Every Season Has Its Blessings

My plants look tired. The once-green foliage has become yellowed from the demands of growth amidst the heat of the summer. Many of the blooms have gone, leaving only the bare stalks as a reminder of the previous bounty. Even the trees look weary, their spotted and pock-marked leaves dulled before they take on the brilliant hues of autumn.

I always feel a restlessness along with a surge of energy around the changing of the seasons. In my area of the country, each chapter in our trip around the sun overstays its welcome by just a few short weeks. And then it bows out, leaving the door open for the next visitor.

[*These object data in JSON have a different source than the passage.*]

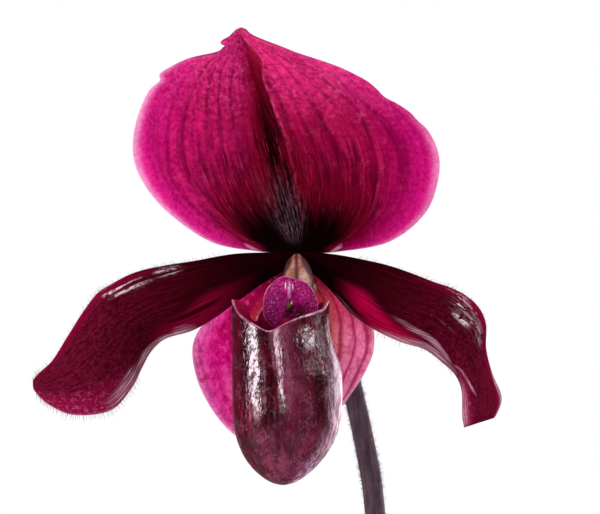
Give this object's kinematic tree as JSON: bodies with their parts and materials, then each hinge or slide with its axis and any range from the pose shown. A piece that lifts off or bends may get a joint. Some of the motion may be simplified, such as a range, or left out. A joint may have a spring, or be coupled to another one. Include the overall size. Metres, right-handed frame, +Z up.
{
  "type": "potted slipper orchid",
  "caption": "Dark wine slipper orchid in bloom: a pouched flower on a hairy scape over a fan of mottled leaves, in a plain clay pot of bark.",
  "frame": {"origin": "centre of the pot's foot, on the surface that the pot stands on", "axes": "+Z up along the pot and the scape, -Y the way the bloom faces, +X to the right seen from the front"},
  "size_m": [0.2317, 0.1078, 0.3738],
  "materials": {
    "clay": "matte",
    "bark": "matte",
    "root": "matte",
    "leaf": "satin",
    "scape": "matte",
    "bract": "matte",
    "ovary": "matte",
    "sepal": "satin",
    "synsepal": "satin",
    "petal": "satin",
    "lip": "gloss",
    "column": "satin",
    "shield": "satin"
  },
  "bodies": {
    "root": {"pot": "clay", "bark_mix": "bark", "rootstock": "root", "leaf_1": "leaf", "leaf_2": "leaf", "leaf_3": "leaf", "leaf_4": "leaf", "leaf_5": "leaf", "leaf_6": "leaf", "scape": "scape", "ovary": "ovary", "bract": "bract", "synsepal": "synsepal", "dorsal_sepal": "sepal", "petal_left": "petal", "petal_right": "petal", "lip": "lip", "column": "column", "staminode": "shield"}
  },
  "joints": []
}
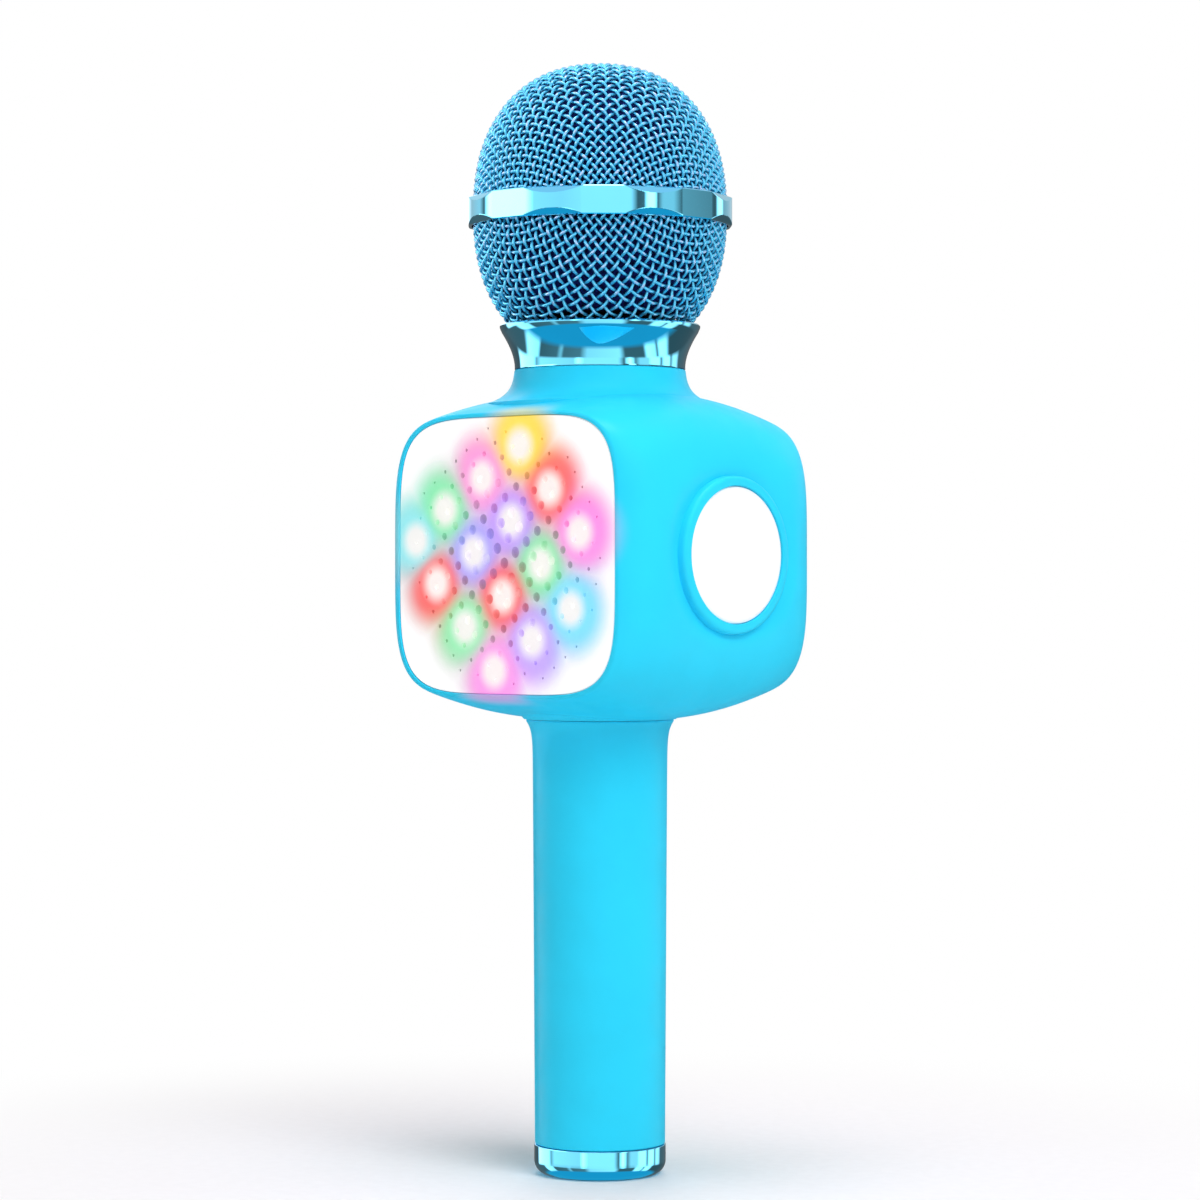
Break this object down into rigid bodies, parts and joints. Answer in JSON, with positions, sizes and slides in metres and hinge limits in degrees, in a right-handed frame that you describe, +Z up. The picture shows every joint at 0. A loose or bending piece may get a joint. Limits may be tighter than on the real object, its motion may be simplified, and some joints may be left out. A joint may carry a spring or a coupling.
{
  "type": "toy karaoke microphone",
  "caption": "Handheld toy karaoke microphone: woven ball head, rounded cube housing with white light panels, round boss and keys, and a straight handle.",
  "frame": {"origin": "centre of the flat foot at the end of the handle, which it stands on", "axes": "+Z runs up the handle to the head; -Y is the front light panel's outward direction; +X is the badge side and -X the key side"},
  "size_m": [0.0826, 0.0612, 0.2485],
  "materials": {
    "body_plastic": "satin sky-blue moulded plastic",
    "grille_wire": "woven steel wire, lacquered metallic blue",
    "plated_cyan": "mirror plating with a cyan tint",
    "panel_white": "smooth white diffusing plastic, lit from behind",
    "badge_white": "plain glossy white",
    "foam_navy": "open-cell foam, dark navy",
    "circuit_board": "green solder mask",
    "dark_plastic": "black moulded plastic",
    "speaker_cone": "pressed paper cone",
    "cell_wrap": "shrink wrap over a steel can",
    "mount_rubber": "soft black rubber",
    "contact_brass": "bright brass",
    "steel": "plain zinc-plated steel"
  },
  "bodies": {
    "microphone": {"audio_socket": "dark_plastic", "battery_cell": "cell_wrap", "battery_contact_high": "contact_brass", "battery_contact_low": "contact_brass", "battery_sleeve": "dark_plastic", "body_housing": "body_plastic", "capsule_mount": "mount_rubber", "card_socket": "steel", "charge_board": "circuit_board", "charge_socket": "steel", "control_plate": "badge_white", "end_cap": "dark_plastic", "end_cap_screw_1": "steel", "end_cap_screw_2": "steel", "end_ring": "plated_cyan", "foam_filter": "foam_navy", "front_light_board": "circuit_board", "front_panel": "panel_white", "front_speaker_cone": "speaker_cone", "front_speaker_frame": "dark_plastic", "front_speaker_magnet": "steel", "front_speaker_screw_1": "steel", "front_speaker_screw_2": "steel", "front_speaker_screw_3": "steel", "front_speaker_screw_4": "steel", "grille_band": "plated_cyan", "handle_tube": "body_plastic", "key_board": "circuit_board", "lower_grille": "grille_wire", "main_board": "circuit_board", "mic_capsule": "steel", "neck_collar": "plated_cyan", "rear_light_board": "circuit_board", "rear_panel": "panel_white", "rear_speaker_cone": "speaker_cone", "rear_speaker_frame": "dark_plastic", "rear_speaker_magnet": "steel", "rear_speaker_screw_1": "steel", "rear_speaker_screw_2": "steel", "rear_speaker_screw_3": "steel", "rear_speaker_screw_4": "steel", "side_badge": "badge_white", "thread_ring": "steel", "upper_grille": "grille_wire"},
    "key_play_body": {"key_play": "badge_white"},
    "key_volume_up_body": {"key_volume_up": "badge_white"},
    "key_volume_down_body": {"key_volume_down": "badge_white"},
    "key_next_body": {"key_next": "badge_white"},
    "key_previous_body": {"key_previous": "badge_white"}
  },
  "joints": [
    {"name": "play_press", "type": "slide", "parent": "microphone", "child": "key_play_body", "axis": [1, 0, 0], "range_m": [0, 0.0006], "stiffness_N_per_m": 500},
    {"name": "volume_up_press", "type": "slide", "parent": "microphone", "child": "key_volume_up_body", "axis": [1, 0, 0], "range_m": [0, 0.0006], "stiffness_N_per_m": 500},
    {"name": "volume_down_press", "type": "slide", "parent": "microphone", "child": "key_volume_down_body", "axis": [1, 0, 0], "range_m": [0, 0.0006], "stiffness_N_per_m": 500},
    {"name": "next_press", "type": "slide", "parent": "microphone", "child": "key_next_body", "axis": [1, 0, 0], "range_m": [0, 0.0006], "stiffness_N_per_m": 500},
    {"name": "previous_press", "type": "slide", "parent": "microphone", "child": "key_previous_body", "axis": [1, 0, 0], "range_m": [0, 0.0006], "stiffness_N_per_m": 500}
  ]
}
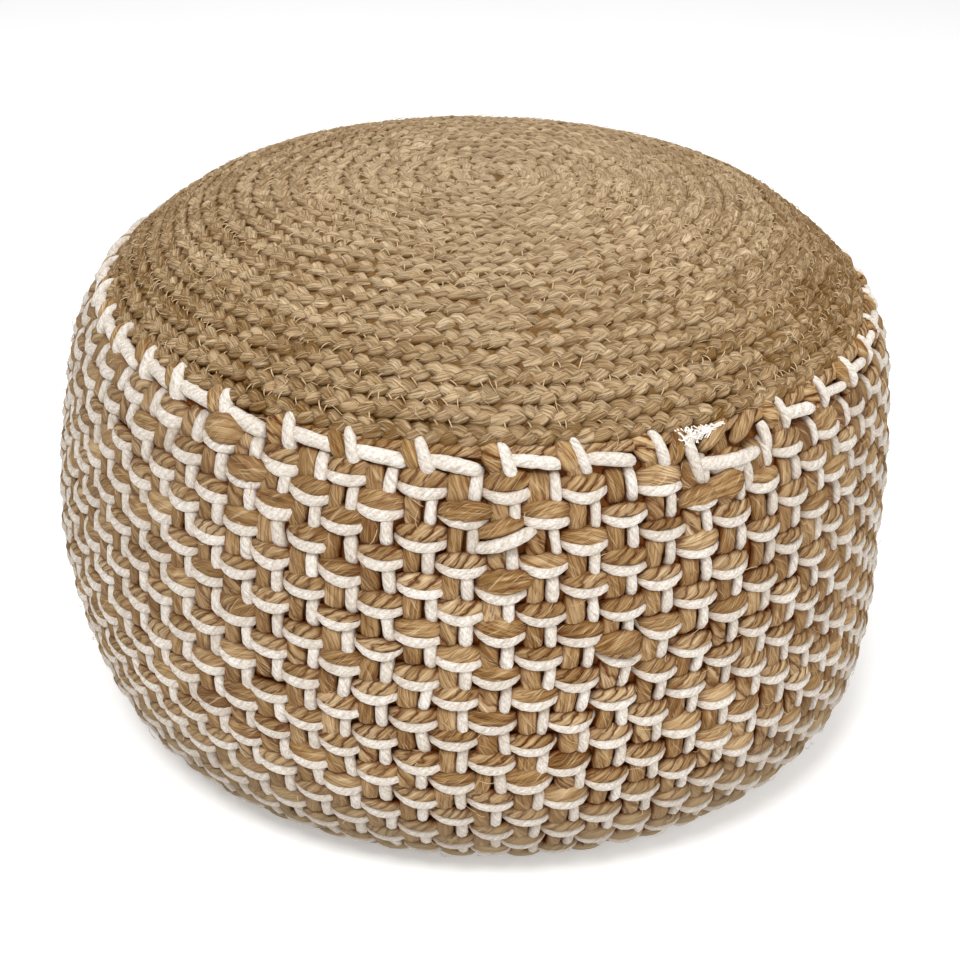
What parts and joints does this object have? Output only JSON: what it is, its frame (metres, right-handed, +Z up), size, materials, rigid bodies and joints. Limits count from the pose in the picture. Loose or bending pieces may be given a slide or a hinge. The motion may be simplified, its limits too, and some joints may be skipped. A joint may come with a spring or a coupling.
{
  "type": "jute pouf",
  "caption": "Round filled floor pouf with a coiled jute braid top and a chunky woven side of jute and white cotton cord, laced together at the seam.",
  "frame": {"origin": "on the floor under the middle of the pouf", "axes": "+Z up through the crown, -Y towards the front, +X to the right seen from the front"},
  "size_m": [0.5021, 0.5, 0.3186],
  "materials": {
    "jute_cord": "loosely twisted two-ply jute cord, golden tan with darker hollows, dry and fibrous",
    "jute_braid": "flat three-strand jute braid, greyer tan, dry and fibrous, tone changing from turn to turn",
    "cotton_cord": "soft off-white cotton cord with a fine surface, a little greyer towards the floor",
    "base_cloth": "plain close-woven jute cloth"
  },
  "bodies": {
    "root": {"woven_body": "jute_cord", "braided_top": "jute_braid", "edge_lacing": "cotton_cord", "base_panel": "base_cloth"}
  },
  "joints": []
}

Of all these shifts, the slide into fall is perhaps my favorite. I love the crispness in the air, at first only hinted at through early morning breezes before the heat yet again dominates the day. I delight in those few days where a cold wind rustles the changed leaves, blowing them around like the bills in a money-grabbing booth at a fair, all under the still-warm sun.

I love the turning inward that naturally occurs as the temperatures drop and the days shorten. It’s a season where we cast aside the grand gestures and events of summer for more intimate and cozy affairs. It is a time of open windows with roaring fires. Of goosebumps over still-exposed skin with a warm mug nestled between the hands.

I see fall not as a shutting down, but as a necessary slowing down. A time to exhale the pace of summer and breathe in the richness of the season. It’s a time for gathering and preparing. For taking stock and making plans to survive the winter and celebrate the upcoming spring.

Every season has its blessings.

And that is true in our lives as well.

Divorce often heralds in the onset of a sudden and harsh winter. There is a dearth of shelter and the ice threatens to permanently encase your heart. The nights seem to grow until they touch each other, leaving only the barest glimpse of light between.

But what of the blessings?

From Winter Does Not Have to Mean Discontent:

The end of a marriage reminds me of a winter landscape.  All is laid bare.  The adornments and filigree are gone, leaving the structure exposed to the biting wind.  Its beauty is found in perspective.  In appreciating the rough nature of the bark, showing its scars and wear.  In gazing at the complexity of the interconnected branches in wonder.  In seeing the potential in every limb, every bud.  In imagining the new growth, just barely hidden below the surface, that will be revealed by the touch of the warm sun.

The winter of a marriage is also a time for viewing the underneath, what is left when all the distractions are stripped away.  It is a time to see yourself, your marriage, as it is, not as it may appear.  It is also a time to daydream about what can be and what can grow.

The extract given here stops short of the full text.